How could this be happening? It's partly, of course, the luck of the draw. There are certainly potential candidates--Al Gore for the Democrats, for instance--who have a strong background in foreign policy and could win their party's nomination. But there are also structural reasons that have to do with what has happened to American presidential campaigns and to the office of the presidency that makes it plausible for someone to run for president even though they don't have any background in foreign policy.
Before the 1970s, a presidential candidate could conceivably win his party's nomination without winning a single primary. What was important was to win the support of local and state officials who would vote for candidates at the nominating convention. These officials looked to someone who could campaign and win, but they also put stock in a candidate's administrative experience. The best stepping stone to a party nomination was the governorship of a large state like Ohio, California, Illinois, or (especially) New York. A candidate's ability to raise money wasn't particularly important. That was the responsibility of the party.
All that changed after the tumultuous sixties. Popular primaries became the main vehicle for nominating candidates. That meant that the party itself, and the party convention, became increasingly irrelevant. What mattered was a candidate's ability to win votes in the primaries, especially the early ones. Foreign policy played a peripheral role, and only as a component of the themes the candidate developed. What mattered most was the ability of the candidate--best evidenced by Ronald Reagan and Bill Clinton and even George W. Bush--to make voters feel that he cared personally about them. That demanded special skills from a candidate and from a large campaign staff devoted to polling and media, including advertising.
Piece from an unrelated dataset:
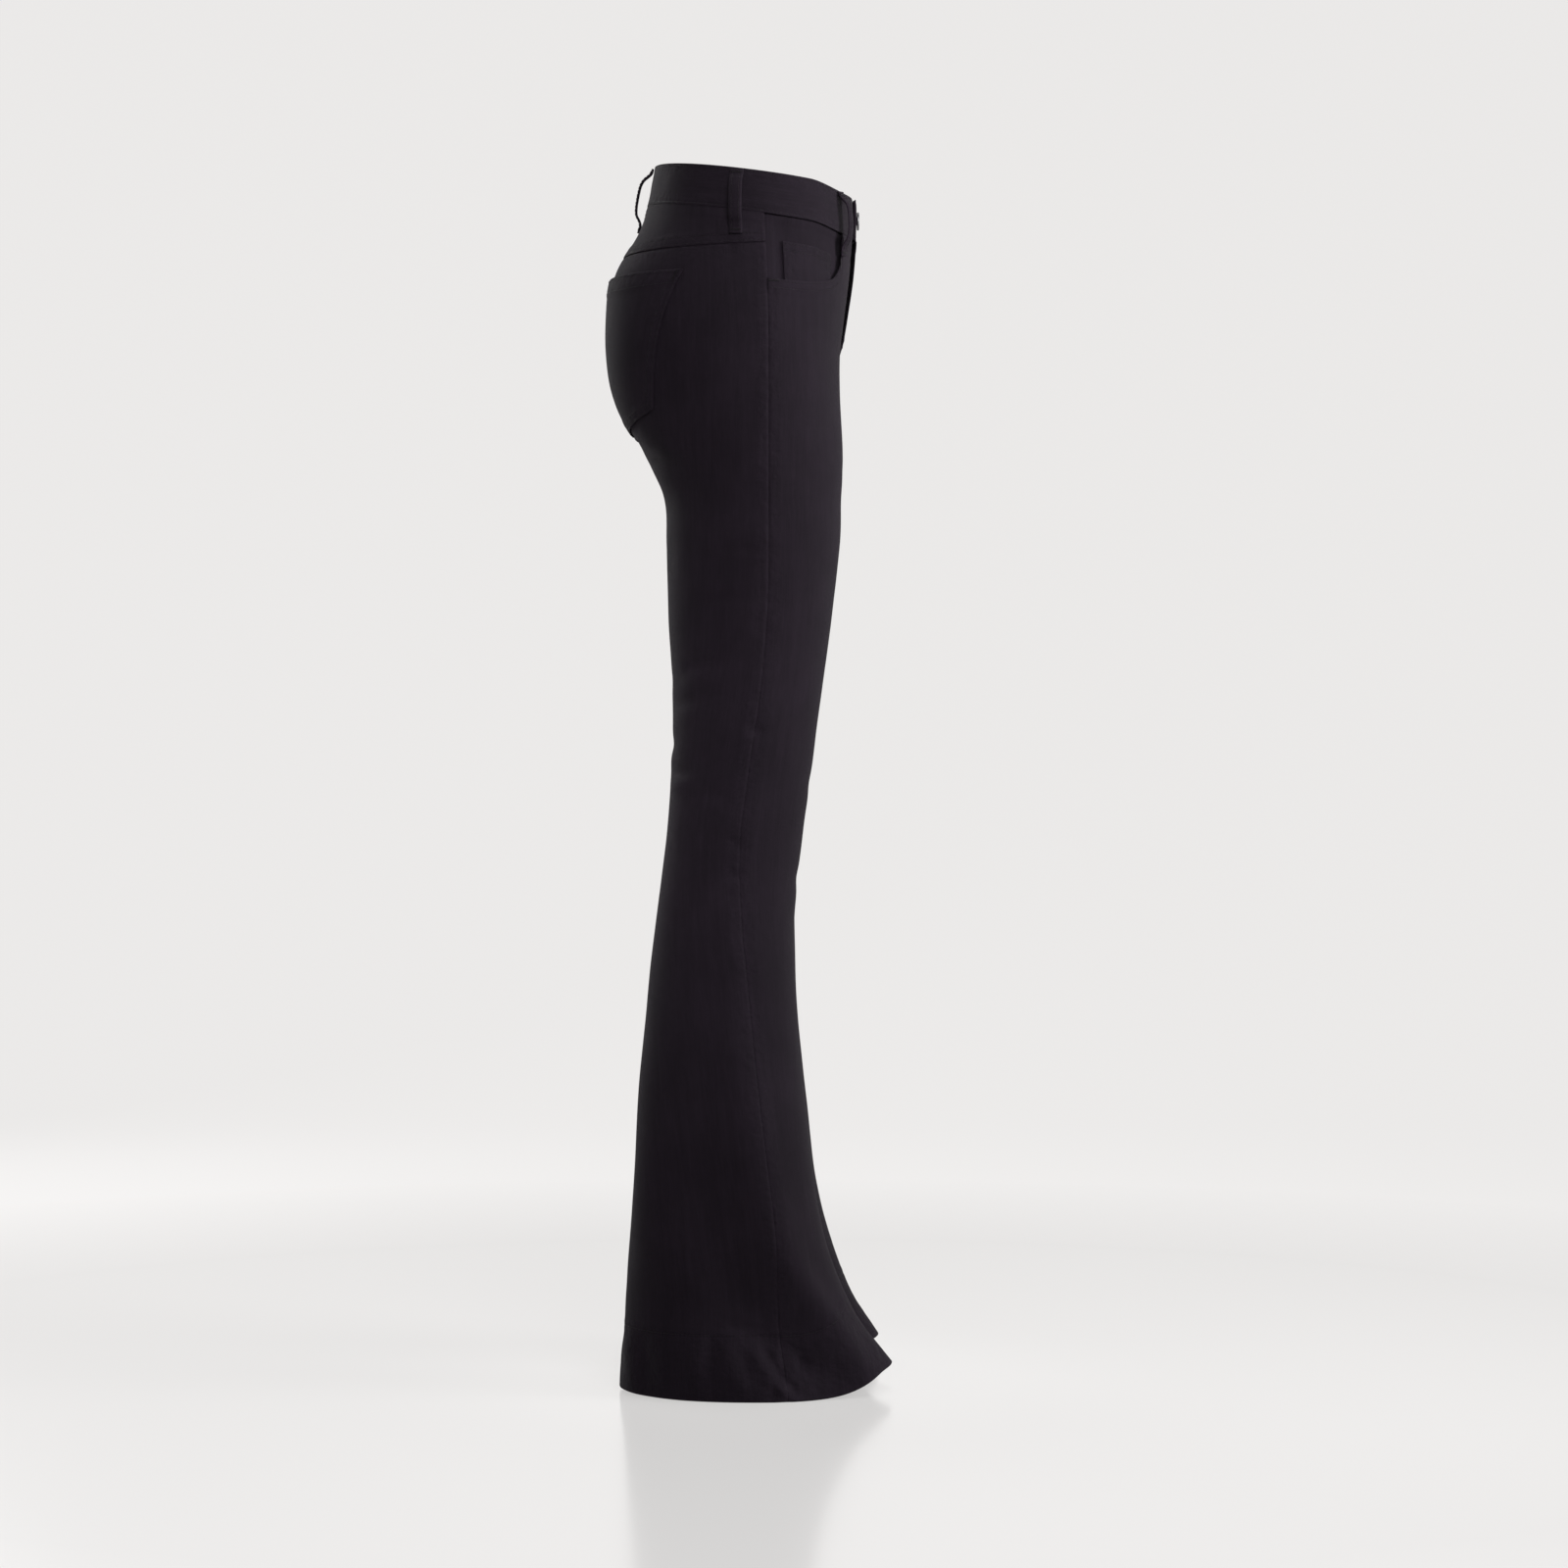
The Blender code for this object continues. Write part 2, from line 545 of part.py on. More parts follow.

Jimmy Carter was the first of these post-sixties candidates, and he set the standard that subsequent candidates have followed. Even though the United States was still in the throes of a foreign policy crisis caused by its defeat in Vietnam, he ran primarily on a Watergate promise of personal honesty and integrity. His experience consisted of one term as Georgia's governor. He had no experience in foreign policy and was being tutored during the campaign by Zbigniew Brzezinski, but the voters didn't hold it against him. George W. Bush's campaign in 2000 was a carbon copy of Carter's campaign. He stressed personal qualities and knew, if anything, even less about foreign policy than Carter did. But he ran a skillful campaign and won.
Few of these candidates could boast any expertise in foreign policy. Many of them, as in the past, were governors. The senators and House members who ran for president were unlikely to have served on the foreign relations committees--committees that are generally shunned by presidential aspirants because they are irrelevant to local constituents and because they don't provide a basis for fundraising. When challenged on whether they had the experience to be president, many of the candidates cited their experience running for president. The ability to campaign became the test of the ability to govern.
And that's certainly held true in this year's presidential race. When former Senator John Edwards, who displayed no interest in foreign policy in his one term--Edwards was on the Intelligence Committee during the run-up to the Iraq war, but, incredibly, stayed aloof from its proceedings--was asked about whether he had the experience to be president, he replied, "Experience. I've been through a presidential campaign." When Senator Barack Obama was challenged, his political strategist David Axelrod made a similar argument. "Campaigns themselves are a gantlet in which you get tested," he told USA Today. "People get to see how you handled pressure and how you react to complicated questions. It's an imperfect and sometimes maddening system, but at the end of the day it works, because you have to be tough and smart and skilled to survive that process."
The ability to campaign certainly helps a president in office. But recent history doesn't support the contention that answering questions in a campaign--or issuing carefully constructed policy statements (in the manner of Hillary Clinton)--is a substitute for having been vitally concerned for a long stretch with foreign policy. One can compare the recent presidents who had a background in foreign policy and those who did not. Since World War II, the three presidents who entered office with the most extensive experience in foreign affairs were Dwight Eisenhower, Richard Nixon, and George H. W. Bush. One can debate whether Nixon adopted the correct strategy in Vietnam, but one thing is certain: None of these men made obvious blunders during their first years in office. And each of them enjoyed significant successes.
What of the others? John Kennedy, Ronald Reagan, and Bill Clinton eventually enjoyed considerable success, but they began poorly--Kennedy in the Bay of Pigs, Reagan in Lebanon, and Clinton in Somalia, Tokyo, and the Balkans. Lyndon Johnson and George W. Bush were disastrous flops, and Jimmy Carter (except for Camp David) floundered. Their dismal performances suggest that voters should demand that the president know what he or she is doing in foreign policy before taking office. But unless the current field changes, the United States may well have a next president whose experience is no more extensive than of Carter or George W. Bush. And that could mean trouble.